Por: Felipe Rodríguez Espinel
Despertamos hace una semana con una noticia que muchos creíamos relegada a los libros de historia, el asesinato de un precandidato presidencial. Por primera vez en 35 años, la violencia política había escalado nuevamente hasta las más altas esferas del poder, recordándonos que los fantasmas de los años 80 nunca se fueron realmente; solo habían estado esperando el momento propicio para regresar.
Nos encontramos ante un fenómeno que va más allá de la violencia común. Se trata de una estrategia deliberada para condicionar, limitar y, en último término, determinar quién puede aspirar al poder y en qué condiciones. Cuando grupos armados ilegales logran vetar candidaturas, restringir campañas o eliminar físicamente a aspirantes, la democracia deja de ser un sistema de competencia libre y se convierte en un teatro donde los verdaderos directores permanecen en las sombras.
A diferencia de los años 80 y 90, cuando el rostro de la violencia política tenía nombres y apellidos claramente identificables, hoy enfrentamos una amenaza más difusa pero igualmente letal.
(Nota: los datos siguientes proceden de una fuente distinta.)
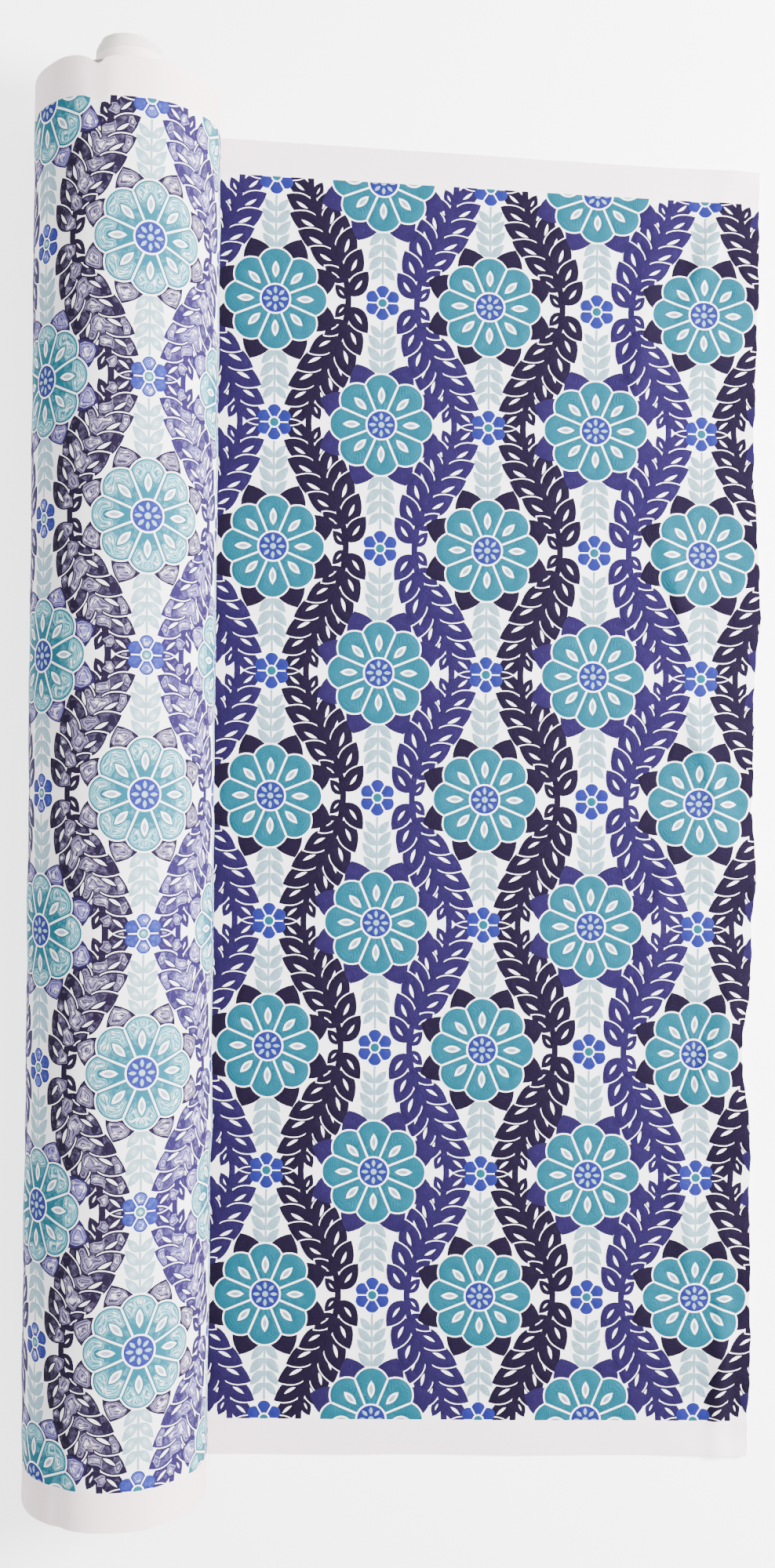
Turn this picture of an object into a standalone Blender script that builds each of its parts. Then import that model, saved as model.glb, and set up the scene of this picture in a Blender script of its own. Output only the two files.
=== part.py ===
"""Fabric bolt: a roll of embroidered furnishing cotton wound on a cardboard
tube, lying on its side, with its free end drawn out flat from underneath.

Frame: metres, +Z up.  The roll's axis runs along Y.  The origin is the centre
of the narrow strip on which the roll rests, where the free end leaves it, so
the free end lies along +X on the plane z = 0.
"""
import math

import bmesh
import bpy
from mathutils import Vector

# ---------------------------------------------------------------- dimensions
CLOTH_WIDTH = 1.372        # selvedge to selvedge, a 54 inch cloth
CLOTH_THICKNESS = 0.0015   # base cloth with its raised stitching
ROLL_RADIUS = 0.090        # outside of the wound cloth
REST_HALF_WIDTH = 0.020    # half width of the strip flattened by the weight
TAIL_LENGTH = 0.641        # free end, from under the roll's axis to the cut

TUBE_BORE_RADIUS = 0.020   # cardboard tube
TUBE_RADIUS = 0.025
TUBE_LENGTH = 1.372
CORE_SHIFT = 0.049         # how far the core has slipped out along +Y

INNER_TURNS_IN = 0.0260    # first turns, which slipped out with the tube
INNER_TURNS_OUT = 0.0340
GROUP_RADII = (0.0343, 0.0507, 0.0510, 0.0677, 0.0680, 0.0837, 0.0840)

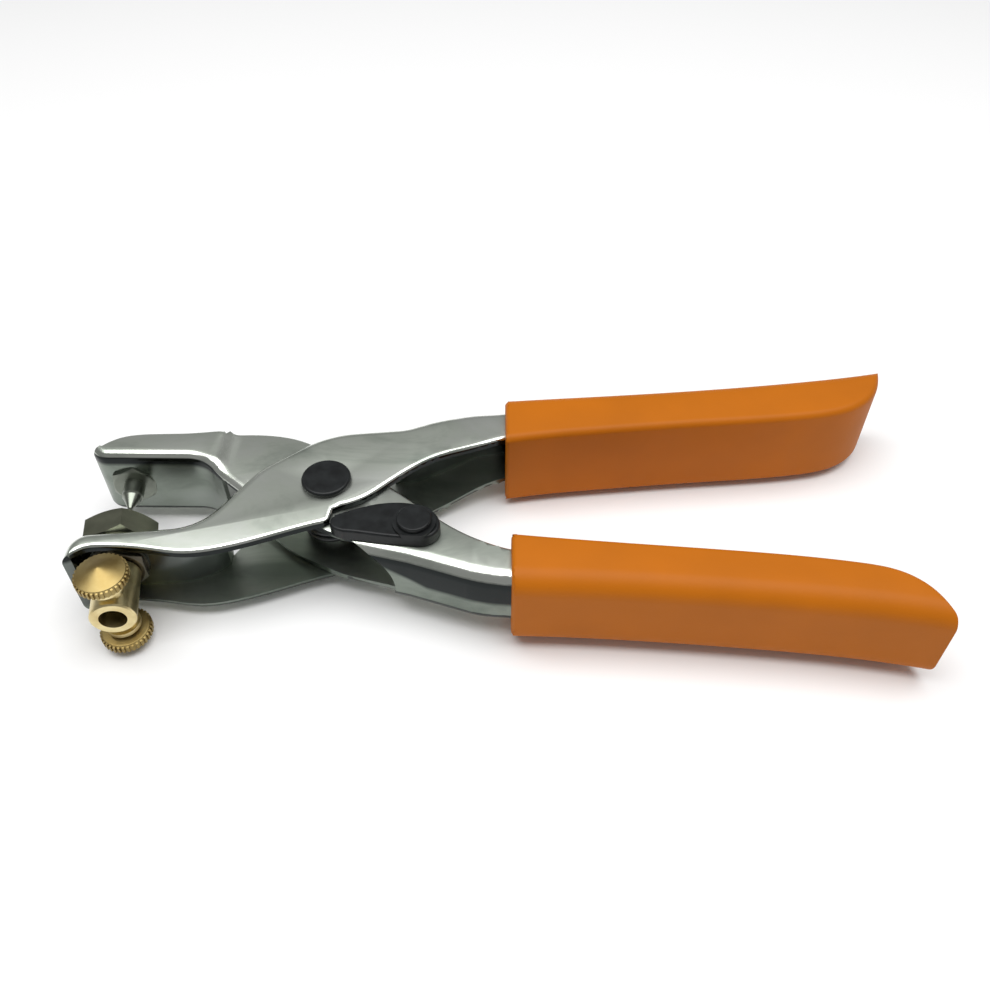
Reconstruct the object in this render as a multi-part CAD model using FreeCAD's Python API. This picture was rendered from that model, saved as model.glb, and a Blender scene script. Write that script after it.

Las disidencias de las FARC, fragmentadas en múltiples estructuras sin mando unificado, han demostrado que su capacidad de fuego no se limita a las zonas rurales tradicionalmente conflictivas. Las elecciones presidenciales de mayo de 2026 se perfilan como una de las más peligrosas en nuestra historia reciente. El asesinato de Uribe Turbay ha demostrado que ningún candidato, sin importar su nivel de protección o relevancia política, está a salvo de la violencia. Esto plantea interrogantes fundamentales sobre la viabilidad misma del proceso electoral.
¿Podrán los candidatos hacer campaña libremente en todo el territorio nacional? ¿Tendrán los ciudadanos acceso real a las propuestas de todos los aspirantes? ¿Se podrá garantizar que el resultado electoral refleje genuinamente la voluntad popular y no las imposiciones de grupos armados ilegales?. Estas preguntas no son retóricas. Son desafíos concretos que el Estado colombiano debe abordar con urgencia si quiere preservar la legitimidad democrática del proceso electoral.
Si no actuamos con decisión para enfrentar esta crisis, las elecciones de 2026 podrían marcar el comienzo de una nueva era de autoritarismo disfrazado de democracia. Un sistema donde los grupos armados ilegales tienen poder de veto sobre las candidaturas no es una democracia; es una simulación democrática que solo beneficia a quienes ejercen el poder a través de la violencia.
El tiempo se agota. Cada día que pasa sin acciones contundentes es un día más de ventaja para quienes buscan imponer sus reglas a través del miedo y la intimidación. Colombia no puede permitirse el lujo de repetir los errores del pasado. La historia nos ha enseñado hacia dónde conduce el camino de la violencia política; ahora nos corresponde demostrar que hemos aprendido la lección.
Nuestra democracia está bajo fuego cruzado. Su supervivencia depende de las decisiones que tomemos hoy. No hay tiempo que perder.